Will this kind of approach work for you Using the Lower Level API for Decreased Overhead with GPU acclerated Ensembles · DiffEqGPU.jl ? You just need an array of ODEProblem on the GPU.

Thanks for the quick reply!

It seemed to me I’d still need to index into the CuArray during the call to remake, and that’s basically my only stumbling block, but my hope was to use something like the low-level API to keep everything on the GPU and never communicate back to the CPU.

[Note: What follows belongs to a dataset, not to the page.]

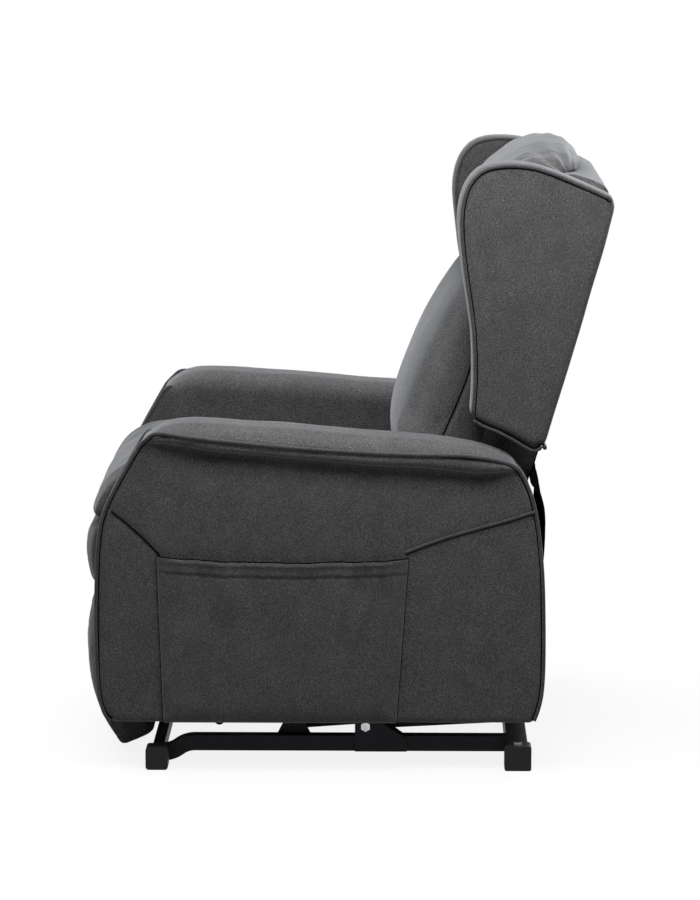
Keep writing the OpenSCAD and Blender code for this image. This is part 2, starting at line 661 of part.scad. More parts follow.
module arm_outer_panel(s) color("#3f434b") scale([s, 1, 1]) padded(ccw(arm_shape), mean(arm_shape), [1, 0],
    [[core_out + soft_gap, 1, 0], [x_out - 9, 1, 0], [x_out - 3, 0.99, 2], [x_out - 0.6, 0.976, 6], [x_out, 0.94, 13]]);
module arm_inner_panel(s) color("#3f434b") scale([s, 1, 1]) side(x_in, board_out) intersection() {
    polygon(arm_shape);
    union() {
        translate([-500, 0]) square([500 + side_tube_y[0] - soft_gap, 700]);
        translate([-500, seat_board_top + soft_gap]) square([1000, 300]);
    }
}
// Posts and top rail between the panels, padded where they show
module arm_core(s) color("#3f434b") scale([s, 1, 1]) side(side_out, core_out) {
    intersection() {
        polygon(arm_shape);
        translate([-500, 0]) square([120, 700]);
    }
    intersection() {
        polygon(arm_shape);
        translate([-379.7, 500]) square([800, 200]);
    }
    intersection() {
        polygon(arm_shape);
        translate([270, side_tube_z[1] + 1]) square([200, 353.7]);
    }
}
module arm_pad(s) color("#4a4e57") scale([s, 1, 1]) padded(ccw(pad_shape), [0, pad_line(0) + soft_gap], pad_grain,
    [for (k = [-1, -0.95, -0.82, -0.5, 0, 0.5, 0.82, 0.95, 1])
        [pad_centre + k * pad_width / 2, 1 - 0.66 * pow(abs(k), 3.2), 9 * pow(abs(k), 8)]]);

module arm_outer_panel_left() arm_outer_panel(1);
module arm_outer_panel_right() arm_outer_panel(-1);
module arm_inner_panel_left() arm_inner_panel(1);
module arm_inner_panel_right() arm_inner_panel(-1);
module arm_core_left() arm_core(1);
module arm_core_right() arm_core(-1);
module arm_pad_left() arm_pad(1);
module arm_pad_right() arm_pad(-1);

// Sheet sewn on along three edges: it stands off by up to pocket_depth within pocket_round of them
module side_pocket() {
    ny = 14;
    nz = 9;
    // Rows lie closer together towards the sewn edges
    function at(i, k) = let (s = (1 - cos(180 * i / ny)) / 2, t = 1 - cos(90 * k / nz))
        (1 - t) * ((1 - s) * pocket[0] + s * pocket[1]) + t * ((1 - s) * pocket[3] + s * pocket[2])
            - [0, pocket_sag * t * sin(180 * s)];
    function off(i, k) = let (p = at(i, k),
        d = min(p[0] - at(0, k)[0], at(ny, k)[0] - p[0], p[1] - at(i, 0)[1]), e = 1 - min(1, d / pocket_round))
        pocket_depth * sqrt(1 - e * e) + 0.8 * sin(3 * 360 * i / ny + 90) * k / nz * (1 - e);
    count = (ny + 1) * (nz + 1);
    function id(i, k) = i * (nz + 1) + k;
    points = [for (layer = [0, 1], i = [0:ny], k = [0:nz]) let (p = at(i, k))
        [x_out + soft_gap + off(i, k) + layer * pocket_sheet, p[0], p[1]]];
    sheet = [for (i = [0:ny - 1], k = [0:nz - 1]) let (a = id(i, k), b = id(i + 1, k), c = id(i + 1, k + 1), d = id(i, k + 1))
        each [[a, b, c], [a, c, d], [count + a, count + c, count + b], [count + a, count + d, count + c]]];
    ends = [for (k = [0:nz - 1], i = [0, ny]) let (a = id(i, k), b = id(i, k + 1))
        each i == 0 ? [[a, b, count + b], [a, count + b, count + a]] : [[a, count + b, b], [a, count + a, count + b]]];
    rims = [for (i = [0:ny - 1], k = [0, nz]) let (a = id(i, k), b = id(i + 1, k))
        each k == nz ? [[a, b, count + b], [a, count + b, count + a]] : [[a, count + b, b], [a, count + a, count + b]]];
    color("#454952") polyhedron(points, concat(sheet, ends, rims), convexity = 6);
}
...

Ahhh, sorry, I’m new enough to Julia that I didn’t recognize the lines in the low-level example

## Building different problems for different parameters
probs = map(1:trajectories) do i
    DiffEqGPU.make_prob_compatible(remake(prob, p = (@SVector rand(Float32, 3)) .* p))
end

was returning an array of ODEProblems. I thought probs would be a function signature like prob_func, and therefore was the exact same issue as using the higher-level API.

But, spitballing here, can I write something like prob_func that treats each species array as a scalar, then do something like map(prob_func, C1, C2, C3, C4, C5, C6, P1) to generate a collection of ODEProblems on the GPU?